Say how many lines include "part", with no words around the number.

[BEGIN Data segment]

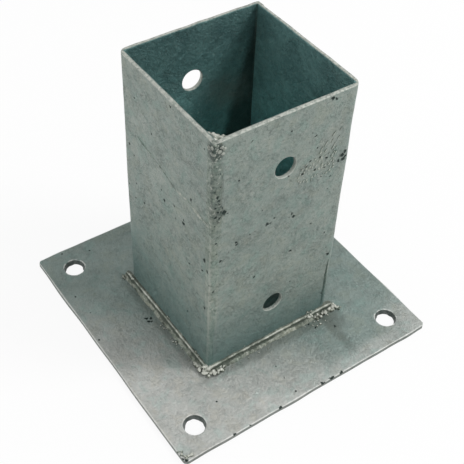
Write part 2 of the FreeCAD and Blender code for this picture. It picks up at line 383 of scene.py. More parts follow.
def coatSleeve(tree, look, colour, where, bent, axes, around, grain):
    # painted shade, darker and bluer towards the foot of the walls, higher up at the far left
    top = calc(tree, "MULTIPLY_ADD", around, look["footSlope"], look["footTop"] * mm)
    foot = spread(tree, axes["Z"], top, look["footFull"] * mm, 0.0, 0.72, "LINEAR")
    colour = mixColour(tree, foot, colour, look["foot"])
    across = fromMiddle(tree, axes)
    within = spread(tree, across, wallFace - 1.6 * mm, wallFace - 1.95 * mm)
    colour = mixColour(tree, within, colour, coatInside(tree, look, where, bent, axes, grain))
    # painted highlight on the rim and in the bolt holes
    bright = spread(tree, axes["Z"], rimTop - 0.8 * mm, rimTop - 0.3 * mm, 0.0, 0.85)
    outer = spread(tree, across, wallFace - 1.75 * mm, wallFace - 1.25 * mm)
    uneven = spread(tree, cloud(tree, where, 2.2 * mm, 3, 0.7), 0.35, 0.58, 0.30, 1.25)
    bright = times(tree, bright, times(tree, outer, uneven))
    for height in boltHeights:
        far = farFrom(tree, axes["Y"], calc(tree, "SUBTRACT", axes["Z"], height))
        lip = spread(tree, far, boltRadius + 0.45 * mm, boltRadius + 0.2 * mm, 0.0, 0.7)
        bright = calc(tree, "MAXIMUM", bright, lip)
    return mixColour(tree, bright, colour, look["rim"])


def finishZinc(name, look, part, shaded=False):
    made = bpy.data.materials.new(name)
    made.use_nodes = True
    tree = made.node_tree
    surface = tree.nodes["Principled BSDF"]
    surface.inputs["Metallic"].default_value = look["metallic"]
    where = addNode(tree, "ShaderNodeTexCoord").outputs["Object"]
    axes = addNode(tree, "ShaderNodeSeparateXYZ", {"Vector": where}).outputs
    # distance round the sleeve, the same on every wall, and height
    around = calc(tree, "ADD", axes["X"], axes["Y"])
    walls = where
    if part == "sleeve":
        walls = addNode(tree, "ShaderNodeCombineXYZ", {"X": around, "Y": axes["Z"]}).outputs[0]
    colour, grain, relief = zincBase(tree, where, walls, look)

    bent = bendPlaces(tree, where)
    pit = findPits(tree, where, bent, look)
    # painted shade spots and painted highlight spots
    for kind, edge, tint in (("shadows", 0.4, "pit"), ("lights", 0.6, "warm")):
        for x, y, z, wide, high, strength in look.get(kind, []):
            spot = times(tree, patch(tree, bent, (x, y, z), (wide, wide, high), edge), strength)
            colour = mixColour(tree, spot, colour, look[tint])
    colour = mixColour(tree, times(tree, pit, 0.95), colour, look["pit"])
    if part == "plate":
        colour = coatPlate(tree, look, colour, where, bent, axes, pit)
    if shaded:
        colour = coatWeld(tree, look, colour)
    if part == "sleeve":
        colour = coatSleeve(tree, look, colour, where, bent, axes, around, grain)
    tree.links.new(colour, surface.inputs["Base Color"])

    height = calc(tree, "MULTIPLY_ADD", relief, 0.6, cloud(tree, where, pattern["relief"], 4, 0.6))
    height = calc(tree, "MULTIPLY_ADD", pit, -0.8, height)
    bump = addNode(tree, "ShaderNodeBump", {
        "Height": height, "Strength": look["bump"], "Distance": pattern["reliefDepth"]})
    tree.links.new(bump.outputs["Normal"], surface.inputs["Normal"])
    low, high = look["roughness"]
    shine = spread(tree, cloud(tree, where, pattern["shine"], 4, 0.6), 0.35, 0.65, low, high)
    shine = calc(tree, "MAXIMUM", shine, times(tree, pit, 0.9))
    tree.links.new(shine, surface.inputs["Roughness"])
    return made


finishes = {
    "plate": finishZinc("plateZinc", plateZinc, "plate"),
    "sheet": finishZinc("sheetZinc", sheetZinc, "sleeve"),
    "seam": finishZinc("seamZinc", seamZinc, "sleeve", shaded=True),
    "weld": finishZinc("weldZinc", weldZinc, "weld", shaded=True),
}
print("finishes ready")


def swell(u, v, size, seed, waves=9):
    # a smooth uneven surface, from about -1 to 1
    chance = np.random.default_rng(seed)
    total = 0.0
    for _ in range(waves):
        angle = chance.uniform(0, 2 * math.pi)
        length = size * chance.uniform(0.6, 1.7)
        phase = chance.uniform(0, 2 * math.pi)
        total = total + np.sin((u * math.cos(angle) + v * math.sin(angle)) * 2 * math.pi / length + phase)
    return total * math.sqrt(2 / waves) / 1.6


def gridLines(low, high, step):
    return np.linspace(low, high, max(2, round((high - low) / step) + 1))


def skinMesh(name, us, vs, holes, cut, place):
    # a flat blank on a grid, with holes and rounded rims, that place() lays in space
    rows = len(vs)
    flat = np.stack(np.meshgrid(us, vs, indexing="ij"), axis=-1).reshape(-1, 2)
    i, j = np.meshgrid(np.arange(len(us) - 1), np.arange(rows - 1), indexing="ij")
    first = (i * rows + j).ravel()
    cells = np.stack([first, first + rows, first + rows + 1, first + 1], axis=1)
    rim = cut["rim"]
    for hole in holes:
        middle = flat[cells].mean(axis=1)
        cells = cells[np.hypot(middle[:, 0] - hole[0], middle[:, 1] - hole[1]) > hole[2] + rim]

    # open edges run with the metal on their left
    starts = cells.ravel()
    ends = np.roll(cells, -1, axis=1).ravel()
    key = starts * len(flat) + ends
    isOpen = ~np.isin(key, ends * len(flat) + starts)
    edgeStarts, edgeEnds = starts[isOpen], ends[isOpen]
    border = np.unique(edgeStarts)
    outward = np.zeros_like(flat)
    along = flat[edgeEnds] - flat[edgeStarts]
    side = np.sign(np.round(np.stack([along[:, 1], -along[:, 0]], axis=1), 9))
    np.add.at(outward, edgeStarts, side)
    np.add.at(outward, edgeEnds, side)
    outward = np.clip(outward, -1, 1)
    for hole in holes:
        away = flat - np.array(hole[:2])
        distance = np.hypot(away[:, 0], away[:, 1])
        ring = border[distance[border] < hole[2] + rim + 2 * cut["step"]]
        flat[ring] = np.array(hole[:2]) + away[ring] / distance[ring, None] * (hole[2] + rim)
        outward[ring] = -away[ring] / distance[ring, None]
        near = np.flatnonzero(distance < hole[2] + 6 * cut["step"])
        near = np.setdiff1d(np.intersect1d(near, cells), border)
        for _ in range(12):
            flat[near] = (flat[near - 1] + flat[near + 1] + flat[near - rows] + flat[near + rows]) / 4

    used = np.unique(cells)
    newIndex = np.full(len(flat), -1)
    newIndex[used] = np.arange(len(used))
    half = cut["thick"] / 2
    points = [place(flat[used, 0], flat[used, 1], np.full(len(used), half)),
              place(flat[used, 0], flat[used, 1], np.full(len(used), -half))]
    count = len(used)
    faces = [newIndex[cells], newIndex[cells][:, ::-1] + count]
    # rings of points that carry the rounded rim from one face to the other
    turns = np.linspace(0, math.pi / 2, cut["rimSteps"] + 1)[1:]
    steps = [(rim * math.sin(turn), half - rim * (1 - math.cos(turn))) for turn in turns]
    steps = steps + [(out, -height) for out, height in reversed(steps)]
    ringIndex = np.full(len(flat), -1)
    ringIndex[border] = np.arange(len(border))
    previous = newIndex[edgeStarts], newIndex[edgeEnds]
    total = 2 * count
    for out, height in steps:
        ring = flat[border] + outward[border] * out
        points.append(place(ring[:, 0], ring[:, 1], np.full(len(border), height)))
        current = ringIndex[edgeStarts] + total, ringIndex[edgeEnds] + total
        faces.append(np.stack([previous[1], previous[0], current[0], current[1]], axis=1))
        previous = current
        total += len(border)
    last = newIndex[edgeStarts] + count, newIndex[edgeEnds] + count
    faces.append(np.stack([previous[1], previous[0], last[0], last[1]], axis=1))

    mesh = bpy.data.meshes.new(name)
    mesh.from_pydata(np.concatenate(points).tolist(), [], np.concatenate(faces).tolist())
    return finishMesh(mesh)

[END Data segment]

▸ **Answer for the task**:
5